Director: Kazuo Mori
Notable Cast: Shintaro Katsu, Rentaro Mikuni, Hisaya Morishige, Etushi Takahashi, Naoko Otani, Osamu Sakai, Renji Ishibashi
After a roller coaster series of entries in the last handful of films, the Zatoichi franchise needed a film to go back to its roots. A film that returned to the formula that established what fans loved about them to begin with. This is what Zatoichi at Large represents. A cleansing of the franchise from its oddities and a return to form. This is both a blessing and a curse for the film. The previous few entries shied away from this approach as it was becoming redundant and that redundancy shows its cracks in the foundational writing for this 23rd film in the blind swordsman series. However, Zatoichi at Large is largely saved by a director that knows dynamics in the visuals and a ferocious third act.So it's a mixed watch for fans.
|A meeting of swords...before they are drawn.|
The first half of Zatoichi at Large is about as formulaic as this franchise gets. Zatoichi has to deliver a baby…again. Zatoichi has to help a woman in legal trouble with the yakuza…again. Zatoichi meets up with a wandering swordsman who wants to fight him…again. Zatoichi has to save the local festival...again. Zatoichi stumbles into a botched yakuza overthrow…again. We are now 23 entries into this series and the formula that used to be so enduring is getting a little worn and tattered and Zatoichi at Large does nothing with the writing to really add anything new to the progress. No wonder the series started adding in guest characters and crazy plot twists in the last few films because this script is mediocre at best. Even the dialogue seems bland.
Luckily, director Kazuo Mori seems to understand that the script is weak and does a ridiculously admirable job at keeping the movie a visual feast since the writing and characters are all things we have seen before in this series. His style still is a bit grittier and darker at times (something that was seen in his previous two directorial outings for the series Zatoichi and the Doomed Man and The Tale of Zatoichi Continues) and it’s his use of lighting – particularly in the second half which takes place predominately at night – and his slick camera movement that makes this film so much fun to watch. Even though the film ends on a rather sudden and sharp note, the swordsman duel is done with an artful manner that the franchise hasn’t really seen before stylistically speaking. It’s definitely Mori that keeps Zatoichi at Large on par with the strength of the rest of the series despite its foundational flaws.

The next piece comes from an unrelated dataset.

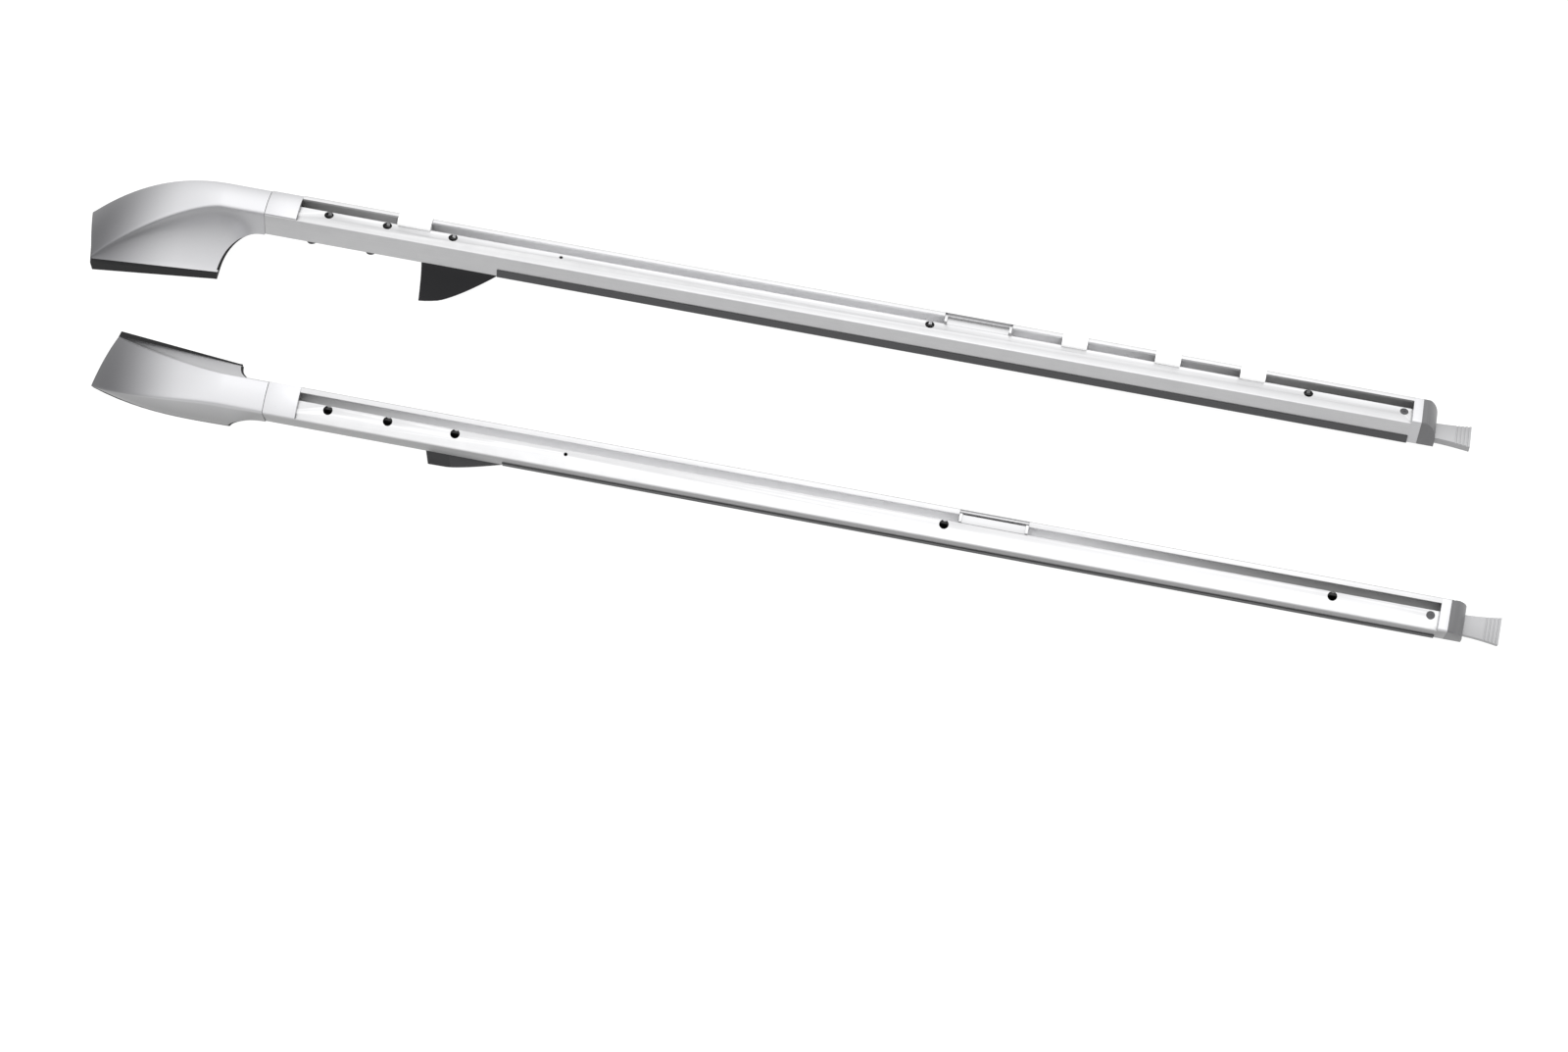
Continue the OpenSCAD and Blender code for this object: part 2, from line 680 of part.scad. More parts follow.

|Look at that light design!|
It also has to be mentioned that the final fight sequence, once again something that has repeatedly popped up again and again as Zatoichi must fight off hordes of yakuza fighters, is actually really well paced and choreographed. Leading up to this, the film is rather action free, instead focusing on some of Zatoichi’s “showcases of speed” to keep things lively. However, it’s this third act that piles on a serious body count with gore and a real visual knack to keep things tense and fluid. At one point, Zatoichi is actually set on fire and proceeds to menacingly walk towards his prey. Yes, I said ‘on fire.’ In full display of the camera. If there was any Zatoichi film that I could say was saved by the last act, it’s Zatoichi at Large.

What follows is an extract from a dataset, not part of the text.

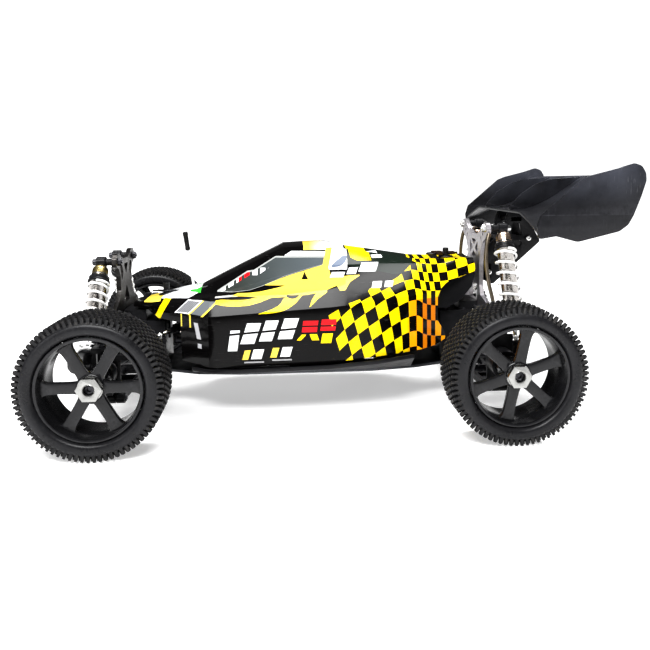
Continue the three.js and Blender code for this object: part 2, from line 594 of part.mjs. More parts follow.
function antenna() {
  const span = new THREE.Vector3(...ANTENNA_TIP).sub(new THREE.Vector3(...ANTENNA_FOOT));
  const top = span.length();
  return turned([
    [0, 0], [4, 0], [4, 12], [1.3, 14], [1.3, top - 18], [2.3, top - 18], [2.3, top - 1], [1.2, top], [0, top],
  ], ANTENNA_FOOT, span.toArray(), 10);
}
add("antenna", antenna(), mats.blackPlastic);

// ---------------------------------------------------------------- steering
function bellcrank() {
  const [armLow, armHigh] = [61.2, 64];
  return join(
    rod([STEER_X, STEER_Y, DECK_TOP], [STEER_X, STEER_Y, armHigh + 3], 4.4, 12),
    box(DRAG_X, STEER_X, STEER_Y - 3, STEER_Y + 3, armLow, armHigh),
    rod([DRAG_X, STEER_Y, armLow], [DRAG_X, STEER_Y, armHigh], 3.6, 10));
}

const dragLink = () => plateZ([
  [-116, -21], [-109, -21], [-108.5, 0], [-109, 21], [-116, 21], [-123, 15], [-123, -15],
], 64.4, 66.6);

function tieRod() {
  const eye = ([x, y, z]) => rod([x, y, z - 3.2], [x, y, z + 3.2], 4.2);
  return join(rod(TIE_INNER, TIE_OUTER, 1.8, 8), eye(TIE_INNER), eye(TIE_OUTER));
}

addPair("steering_bellcrank", bellcrank(), mats.blackPlastic);
add("drag_link", dragLink(), mats.blackPlastic);
addPair("tie_rod", tieRod(), mats.steel);

export default car;
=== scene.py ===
"""The looks of a 1/8-scale RC buggy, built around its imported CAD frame.

Shapes are written in "car millimetres": X from the middle of the wheelbase (nose towards -X), Y to the
car's right-hand side, Z up from the ground. place() turns them into the frame's metres.
"""
import json
import math
from functools import partialmethod

import bmesh
import bpy
from mathutils import Matrix, Vector
from mathutils.geometry import tessellate_polygon


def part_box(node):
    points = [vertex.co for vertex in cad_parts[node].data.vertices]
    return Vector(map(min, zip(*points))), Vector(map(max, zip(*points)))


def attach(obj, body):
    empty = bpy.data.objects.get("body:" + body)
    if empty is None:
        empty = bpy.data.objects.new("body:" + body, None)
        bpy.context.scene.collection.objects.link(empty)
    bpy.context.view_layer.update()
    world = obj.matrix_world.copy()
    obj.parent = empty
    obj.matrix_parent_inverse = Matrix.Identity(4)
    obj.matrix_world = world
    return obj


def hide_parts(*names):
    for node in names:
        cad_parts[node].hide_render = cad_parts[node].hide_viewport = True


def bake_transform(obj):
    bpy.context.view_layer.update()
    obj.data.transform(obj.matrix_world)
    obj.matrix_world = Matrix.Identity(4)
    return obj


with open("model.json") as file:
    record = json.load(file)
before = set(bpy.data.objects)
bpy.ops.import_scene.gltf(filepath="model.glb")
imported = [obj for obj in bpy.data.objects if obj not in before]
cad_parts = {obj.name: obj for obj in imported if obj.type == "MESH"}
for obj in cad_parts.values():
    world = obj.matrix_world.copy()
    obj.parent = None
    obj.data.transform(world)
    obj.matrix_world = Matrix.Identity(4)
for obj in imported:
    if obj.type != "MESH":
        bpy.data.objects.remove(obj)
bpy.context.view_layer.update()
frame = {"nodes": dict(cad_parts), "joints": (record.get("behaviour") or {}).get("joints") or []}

MM = 0.001
SIDES = (("right", 1), ("left", -1))
ENDS = ("front", "rear")
TAU = 2 * math.pi


# ---------------------------------------------------------------- where the frame puts things
def node_centre(node):
    """The middle of a CAD node's box, in metres."""
    low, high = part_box(node)
    return (low + high) / 2


SHIFT_X = (node_centre("front_tyre_right").x + node_centre("rear_tyre_right").x) / 2 / MM


def car(point):
    """A frame point, in car millimetres."""
    return Vector((point[0] / MM - SHIFT_X, point[1] / MM, point[2] / MM))


def metres(point):
    """A car point, in the frame's metres."""
    return Vector(((point[0] + SHIFT_X) * MM, point[1] * MM, point[2] * MM))


JOINTS = {joint["name"]: joint for joint in frame["joints"]}


def pivot(joint_name):
    """Where a joint turns, in car millimetres."""
    return car(JOINTS[joint_name]["pos_m"])


AXLE = {end: car(node_centre(f"{end}_tyre_right")) for end in ENDS}
AXLE_Z = AXLE["front"].z
DIRECTION = {"front": -1, "rear": 1}


# ---------------------------------------------------------------- shapes
NEARLY_PARALLEL = 0.95
ON_THE_AXIS = 1e-6


def axis_frame(origin, axis):
    """A matrix that takes +Z to axis and puts the origin at origin."""
    z = Vector(axis).normalized()
    hint = Vector((1, 0, 0)) if abs(z.z) > NEARLY_PARALLEL else Vector((0, 0, 1))
    x = (hint - z * hint.dot(z)).normalized()
    y = z.cross(x)
    matrix = Matrix((x, y, z)).transposed().to_4x4()
    matrix.translation = Vector(origin)
    return matrix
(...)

In the end, I can’t say that this 23rd entry is going to be one that sticks with the viewer over time. Zatoichi at Large lacks any real depth to the story and the characters are nothing worthy to be remembered outside of another strong performance from Shintaro Katsu. However, for fans it’s going to be the execution of the visuals and an insanely ferocious third act that is going to save the film from being a complete stumbling block for the franchise as it nears its conclusion. It’s enough to make the film fun and effective entertainment. Which, in turn, is really all one can ask for from this series at this point.